É isso mesmo. Tão acostumados a questionamentos às vezes formatados, enlatados demais e até mesmo sem qualquer sentido, ficam à espera de algo super místico ou metafísico ao extremo. Além disso, confundem simplicidade com pobreza, humildade com subserviência e alegria com euforia.
Para esses – e me desculpem desapontá-los – é necessário advertir: não encontrarão nada disso na trilha de Sidarta.
Nossa natureza iluminada não tem “dobras”, como ensinou o grande mestre realizado Dilgo Khyentse Rinpoche:
“O vento sopra pelo céu e voa pelos continentes sem jamais assentar em lugar algum. Ele varre o céu, sem deixar absolutamente nenhum traço. Deixe que os pensamentos passem pela mente do mesmo modo, sem deixar nenhum resíduo kármico e jamais alterando sua realização da simplicidade inata.”
“Simplicidade inata”, entendeu? O caminho do Dharma é assim: transparente, inequívoco e voltado, basicamente, aos estudos da mente – algo universal em termos culturais, já que a mente é a mesma aqui, em Brasília, em Dharamsala, em São Paulo, em Barcelona ou em Paris.
E, para piorar a situação daqueles que se chegam ao Caminho cheios de expectativas e/ou ansiedades, os estudos que envolvem essa senda não oferecem a realização ou a iluminação como um “presente a alguns afortunados“ ou “escolhidos”; para se chegar a algum lugar, para se avançar no Caminho, é preciso praticar diariamente, arduamente, insistentemente, a meditação e a compaixão. Sem se esconder de nada, nem de ninguém; ou seja, sem se esconder de si mesmo.
Talvez porque confundam simplicidade com algo superficial, creem que haja algo escondido, em alguma nota de rodapé, ou alguma “pegadinha” que os Lamas guardaram para um momento preparado. Balela. Não há pegadinha, não há nada oculto e dá até para, no limite do raciocínio, afirmar que nesse caminho “até o inconsciente está exposto”.
Decorre disso que, na hora de se sentar e praticar, no momento de encarar o zafu e as muitas vozes que habitam todos nós, alguns alunos simplesmente “não dão conta”. E desistem. E se frustram. E mais uma vez seguem sem destino, buscando fora algo que só encontrarão quando decidirem, assim como Gautama, enfrentar a si mesmos.
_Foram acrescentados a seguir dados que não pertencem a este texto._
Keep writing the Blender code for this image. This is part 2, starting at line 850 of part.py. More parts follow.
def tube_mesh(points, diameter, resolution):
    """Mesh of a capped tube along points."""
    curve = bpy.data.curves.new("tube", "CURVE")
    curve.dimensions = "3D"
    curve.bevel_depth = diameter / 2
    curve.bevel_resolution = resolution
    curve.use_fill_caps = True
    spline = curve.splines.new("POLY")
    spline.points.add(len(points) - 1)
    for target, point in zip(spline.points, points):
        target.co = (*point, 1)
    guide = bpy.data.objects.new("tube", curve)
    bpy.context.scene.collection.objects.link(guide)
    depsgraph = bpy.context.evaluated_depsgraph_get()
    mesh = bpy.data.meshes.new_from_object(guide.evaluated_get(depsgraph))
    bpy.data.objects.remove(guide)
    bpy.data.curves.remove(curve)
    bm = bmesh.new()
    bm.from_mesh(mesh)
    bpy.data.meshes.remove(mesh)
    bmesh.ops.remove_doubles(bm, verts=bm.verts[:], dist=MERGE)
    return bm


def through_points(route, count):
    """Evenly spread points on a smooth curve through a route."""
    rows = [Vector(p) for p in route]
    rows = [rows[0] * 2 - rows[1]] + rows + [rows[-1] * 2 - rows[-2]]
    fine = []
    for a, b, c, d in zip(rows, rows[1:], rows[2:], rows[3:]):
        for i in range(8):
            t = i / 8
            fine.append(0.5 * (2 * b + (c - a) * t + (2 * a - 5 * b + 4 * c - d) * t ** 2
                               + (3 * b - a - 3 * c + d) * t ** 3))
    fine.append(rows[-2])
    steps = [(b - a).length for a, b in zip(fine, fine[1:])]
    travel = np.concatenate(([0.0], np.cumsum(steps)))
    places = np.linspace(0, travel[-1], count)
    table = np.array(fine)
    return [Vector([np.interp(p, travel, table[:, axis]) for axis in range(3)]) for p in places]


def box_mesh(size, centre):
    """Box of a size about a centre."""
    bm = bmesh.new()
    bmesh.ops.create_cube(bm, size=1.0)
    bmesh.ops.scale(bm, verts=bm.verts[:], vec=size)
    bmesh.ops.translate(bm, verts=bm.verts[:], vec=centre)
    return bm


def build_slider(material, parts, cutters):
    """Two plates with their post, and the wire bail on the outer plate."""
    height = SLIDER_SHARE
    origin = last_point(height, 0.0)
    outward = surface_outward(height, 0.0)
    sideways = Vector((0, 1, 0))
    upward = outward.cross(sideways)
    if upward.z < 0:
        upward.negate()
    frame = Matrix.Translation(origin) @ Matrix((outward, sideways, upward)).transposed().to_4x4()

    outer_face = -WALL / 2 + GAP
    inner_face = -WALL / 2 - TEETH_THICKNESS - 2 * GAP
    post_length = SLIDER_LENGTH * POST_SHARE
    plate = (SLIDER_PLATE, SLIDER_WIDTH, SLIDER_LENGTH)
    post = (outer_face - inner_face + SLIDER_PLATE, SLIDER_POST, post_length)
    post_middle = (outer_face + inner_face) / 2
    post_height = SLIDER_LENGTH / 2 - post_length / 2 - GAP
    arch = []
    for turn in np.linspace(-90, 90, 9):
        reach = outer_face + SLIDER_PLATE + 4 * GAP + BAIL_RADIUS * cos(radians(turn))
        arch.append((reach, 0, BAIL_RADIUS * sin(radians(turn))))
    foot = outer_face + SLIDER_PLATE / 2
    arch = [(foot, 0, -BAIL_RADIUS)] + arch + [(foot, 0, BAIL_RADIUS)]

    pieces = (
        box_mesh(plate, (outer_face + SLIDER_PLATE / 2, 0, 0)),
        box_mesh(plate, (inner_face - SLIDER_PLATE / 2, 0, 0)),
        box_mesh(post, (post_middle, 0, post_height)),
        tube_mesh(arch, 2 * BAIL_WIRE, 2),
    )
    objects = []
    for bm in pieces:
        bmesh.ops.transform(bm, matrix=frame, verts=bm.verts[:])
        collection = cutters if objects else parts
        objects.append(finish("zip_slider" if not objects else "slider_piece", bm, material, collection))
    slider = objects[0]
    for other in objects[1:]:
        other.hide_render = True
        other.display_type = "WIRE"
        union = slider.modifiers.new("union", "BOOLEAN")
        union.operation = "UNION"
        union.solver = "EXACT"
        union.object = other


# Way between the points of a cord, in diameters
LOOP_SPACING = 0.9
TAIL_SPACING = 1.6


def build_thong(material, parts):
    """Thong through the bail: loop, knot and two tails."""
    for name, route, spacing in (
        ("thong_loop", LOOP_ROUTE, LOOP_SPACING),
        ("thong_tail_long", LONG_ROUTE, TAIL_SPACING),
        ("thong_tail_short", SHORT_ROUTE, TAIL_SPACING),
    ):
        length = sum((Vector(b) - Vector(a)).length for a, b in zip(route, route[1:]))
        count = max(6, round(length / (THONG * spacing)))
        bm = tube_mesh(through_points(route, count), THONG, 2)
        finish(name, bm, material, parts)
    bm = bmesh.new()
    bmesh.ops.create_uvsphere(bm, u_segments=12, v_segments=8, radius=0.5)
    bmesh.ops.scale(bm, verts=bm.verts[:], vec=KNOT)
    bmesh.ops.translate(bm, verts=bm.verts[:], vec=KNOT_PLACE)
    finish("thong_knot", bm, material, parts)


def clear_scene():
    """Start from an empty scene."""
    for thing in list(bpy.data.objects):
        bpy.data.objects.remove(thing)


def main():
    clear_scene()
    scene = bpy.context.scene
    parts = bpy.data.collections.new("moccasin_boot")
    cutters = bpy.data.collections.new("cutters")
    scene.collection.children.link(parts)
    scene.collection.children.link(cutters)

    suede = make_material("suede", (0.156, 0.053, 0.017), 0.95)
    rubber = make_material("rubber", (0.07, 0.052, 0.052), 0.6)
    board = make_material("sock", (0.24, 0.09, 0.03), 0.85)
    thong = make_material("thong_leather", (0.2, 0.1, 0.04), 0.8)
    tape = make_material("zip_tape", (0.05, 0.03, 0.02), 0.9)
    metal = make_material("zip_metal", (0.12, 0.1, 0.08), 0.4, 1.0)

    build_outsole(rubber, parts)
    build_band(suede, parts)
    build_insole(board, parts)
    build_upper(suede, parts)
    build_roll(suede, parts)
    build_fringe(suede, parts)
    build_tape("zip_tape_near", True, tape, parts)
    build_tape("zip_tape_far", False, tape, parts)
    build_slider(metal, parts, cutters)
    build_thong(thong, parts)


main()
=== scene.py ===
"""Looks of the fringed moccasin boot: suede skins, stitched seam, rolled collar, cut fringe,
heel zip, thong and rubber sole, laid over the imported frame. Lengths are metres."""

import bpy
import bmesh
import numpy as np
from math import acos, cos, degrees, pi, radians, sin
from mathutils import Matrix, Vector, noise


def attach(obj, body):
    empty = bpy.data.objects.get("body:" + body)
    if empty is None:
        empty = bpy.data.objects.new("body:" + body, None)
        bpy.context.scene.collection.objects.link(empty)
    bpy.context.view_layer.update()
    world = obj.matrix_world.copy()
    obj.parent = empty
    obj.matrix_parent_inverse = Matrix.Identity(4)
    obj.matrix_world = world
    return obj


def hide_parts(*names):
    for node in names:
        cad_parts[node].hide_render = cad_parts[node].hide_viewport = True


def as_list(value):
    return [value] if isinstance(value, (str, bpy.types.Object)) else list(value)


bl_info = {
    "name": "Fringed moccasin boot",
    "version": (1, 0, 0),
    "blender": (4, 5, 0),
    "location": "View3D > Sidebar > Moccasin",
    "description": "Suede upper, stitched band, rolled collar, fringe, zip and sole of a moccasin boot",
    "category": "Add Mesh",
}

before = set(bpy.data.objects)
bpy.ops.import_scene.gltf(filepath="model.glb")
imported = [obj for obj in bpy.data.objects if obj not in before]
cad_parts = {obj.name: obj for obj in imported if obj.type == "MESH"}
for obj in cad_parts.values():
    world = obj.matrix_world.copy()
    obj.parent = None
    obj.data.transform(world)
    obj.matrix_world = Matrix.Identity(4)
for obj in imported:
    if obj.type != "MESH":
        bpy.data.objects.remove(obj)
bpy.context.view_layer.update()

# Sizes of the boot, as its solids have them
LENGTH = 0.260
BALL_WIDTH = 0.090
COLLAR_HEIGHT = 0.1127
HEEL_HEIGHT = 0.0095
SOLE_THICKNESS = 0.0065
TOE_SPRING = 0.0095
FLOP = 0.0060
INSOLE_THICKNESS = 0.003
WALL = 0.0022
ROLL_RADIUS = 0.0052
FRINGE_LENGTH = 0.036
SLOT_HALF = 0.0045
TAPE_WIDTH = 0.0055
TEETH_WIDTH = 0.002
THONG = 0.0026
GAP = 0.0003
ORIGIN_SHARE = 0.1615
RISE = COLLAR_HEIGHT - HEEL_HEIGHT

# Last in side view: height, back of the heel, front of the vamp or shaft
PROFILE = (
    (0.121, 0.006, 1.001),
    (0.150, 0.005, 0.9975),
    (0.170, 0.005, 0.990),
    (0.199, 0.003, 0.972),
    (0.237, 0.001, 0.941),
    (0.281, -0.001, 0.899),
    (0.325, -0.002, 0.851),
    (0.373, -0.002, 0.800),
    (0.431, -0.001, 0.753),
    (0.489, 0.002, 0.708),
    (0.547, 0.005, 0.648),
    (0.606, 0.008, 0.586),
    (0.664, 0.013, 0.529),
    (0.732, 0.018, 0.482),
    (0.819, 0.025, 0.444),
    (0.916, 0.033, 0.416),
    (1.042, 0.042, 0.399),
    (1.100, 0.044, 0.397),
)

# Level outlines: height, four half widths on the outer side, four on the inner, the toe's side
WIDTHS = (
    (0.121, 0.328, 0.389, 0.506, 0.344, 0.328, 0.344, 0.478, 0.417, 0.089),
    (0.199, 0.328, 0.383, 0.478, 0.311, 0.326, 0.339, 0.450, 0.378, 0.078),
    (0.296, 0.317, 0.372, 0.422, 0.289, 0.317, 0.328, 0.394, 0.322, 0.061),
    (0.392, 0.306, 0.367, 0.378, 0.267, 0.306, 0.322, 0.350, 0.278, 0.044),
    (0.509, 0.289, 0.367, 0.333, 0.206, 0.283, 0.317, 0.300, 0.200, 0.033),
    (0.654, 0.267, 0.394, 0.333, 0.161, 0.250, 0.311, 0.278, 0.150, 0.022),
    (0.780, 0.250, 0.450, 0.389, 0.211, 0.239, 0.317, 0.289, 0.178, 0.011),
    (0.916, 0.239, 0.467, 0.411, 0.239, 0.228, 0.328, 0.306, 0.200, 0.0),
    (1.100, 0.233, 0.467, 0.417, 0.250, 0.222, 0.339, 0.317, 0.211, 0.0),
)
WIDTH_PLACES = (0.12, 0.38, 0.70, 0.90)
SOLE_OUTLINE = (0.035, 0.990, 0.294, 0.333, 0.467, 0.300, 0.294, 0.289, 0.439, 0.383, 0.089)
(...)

Para encerrar, talvez seja útil resgatar a “louca sabedoria” do mestre Chögyan Trungpa, ao dar ensinamentos sobre “o caminho sagrado do guerreiro”:
“A realidade do mundo é algo mais do que o estilo de vida que o mundo moderno abraçou. O prazer foi barateado; a alegria, reduzida; a felicidade foi computadorizada. O objetivo da habilidade do guerreiro é se reconectar com o agora da realidade, para que você possa avançar sem destruir a simplicidade; sem destruir sua conexão com esta terra.”
Sem destruir a simplicidade, sem tornar “complexo” (cum+plex, com dobras) algo que é simples (sem dobras). Esta é a meta!
Não se engane. Viva o Caminho. Sente-se, pernas cruzadas, espinha ereta, algumas respirações profundas e voilá: a mágica acontece!
Sem aviso, sem pegadinha, sem truques, sem dobras. Simples. Como é a vida. Ou como deveria ser!
2 Comentários
Simplificar! Ser simples como Jesus o foi! E ao mesmo tempo ser único em meio a tantos iguais! Isso apenas por simplificar! Meditar, orar , encontrar nossa inspiração em nosso próprio eu, o qual, por si só, já é divino, mas parece ser “aplacado” por nós mesmos com a correria do dia a dia! Então, meditemos, reflitamos! E “voilá”, a mágica acontece…” Excelentes textos, meu amigo! Inspirada já! Animada com o aprendizado e grata por essa partilhar de sua iluminação conosco! Ana!
Fico feliz que tenha se conectado com os textos de alguma forma, querida.
Estou muito feliz com sua presença.
Seguimos! Sem dobras, com fé e entusiasmo!